I think you stay near Inverness? Why not come along to the local radio club IDARS (Inverness and District Amateur Radio Society). We meet on the 2nd and 4th Wednesday of the month at DMH Blacksmiths, 7 Carsegate Road, Inverness IV3 8EX.Check out our facebook page.
I have done a lot of Sota activating. I have an FT817. We are a small club with several knowledgeable amateurs who are always happy to help.



I didn’t find the foundation easy, though I passed with only a couple wrong answers
But I had no radio experience at all apart from a ham Concorde and a rotel 240 with an es880 and sitting in the car park in the sky in paisley in the 70s and 80s
But now I know a substantial amount more and learning all the time
I’ve thought about the Inverness club, but that’s as far as I’ve got, but I’m not ruling it out
I’m only interested in portable operating, analogue and digital “now” I’m even a regular on vhf with a couple of locals
I get loads of help on here from a very knowledgeable member through pm and I’m happy the way things are going

This is my club Andy, with most threads about what I’m into

Thanx I may just do that, I talk to a couple guys on vhf who are in the club
I’m in Dalneigh.:+1:

Hi Iain,
I think that you will also be more successful operating when you continue to develop an understanding of the underlying physics and electrical engineering challenges. Btw, there are tons of excellent tutorials on Youtube.

If you have limited time or interest, I think what really helps are the following topics

  • ohms law and multiple resistors in parallel / serial circuits
  • understanding how capacitors and inductances behave with AC of different frequency
  • this will naturally lead you to LC circuits, namely filters etc.
  • impedance, reactance, reflections, SWR
  • impedance matching circuits
  • basics of antenna theory and practice

If you do not want to design or build your own gear, I think you can focus on the problems from the antenna output of your commercial gear to the end of the antenna. You will probably not need to understand how a superhet works or the various oscillator circuits.

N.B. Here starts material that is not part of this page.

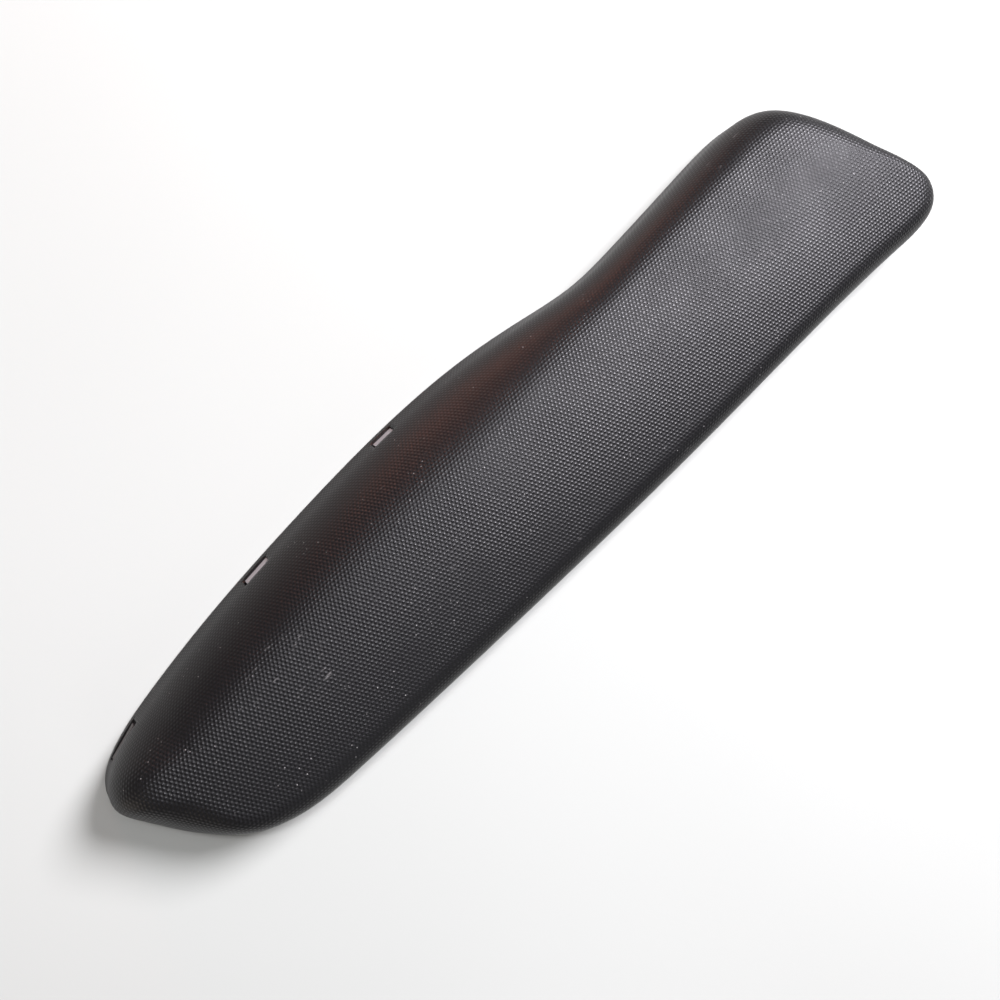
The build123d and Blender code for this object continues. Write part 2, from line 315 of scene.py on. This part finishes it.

But I bet ham radio and SOTA will be more successful and thus more rewarding if you understand why certain things will work and others don’t. This might take some time, but it is a very rewarding route. The only thing you need to avoid are the not-so-rare pieces of misinformation on the Internet. Stick with what can be traced back to high-school physics, and you will be on an excellent route.

73 de Martin, DK3IT

Martin I’d like to understand from the back of the rig to the tip of the antenna
I have the rsgb handbook and the arrl antenna book
But their too complex
Also have spectrum communications books on electronics 1 and 2, too complex Anthony nailer I think
And I have a electronics for dummies book which I have read
Have also read the intermediate book
But all way above my station

I’ve built loads of stuff, but nothing has worked correctly

HI Ian,

What you are experiencing is equivalent to learning on the job. Joining a club will help enormously, both with learning and with dealing with problems that will inevitably come along.

I started in amateur radio and got licensed with virtually no experience while I was still at school. I can appreciate how you feel as I was licensed for 144MHz and higher frequencies and I had never listened on bands higher than 28MHz. VHF was a whole new ball game. Building my own equipment was a huge challenge and I would never have achieved it without the help of others. That was almost 50 years ago and I can honestly say that I still regularly learn something new.

73, Gerald G4OIG / G8CXK

Hi Ian

I would recommend that you find an Intermediate course and take the inter exam.
Then sign up to the Bath Distance learning course for the full licence.
This is a superb learning program which lasts 6 months and i guarantee you will understand all the basics after completing this course. It does take a lot of time though !

Just Google Bath distance learning for more info.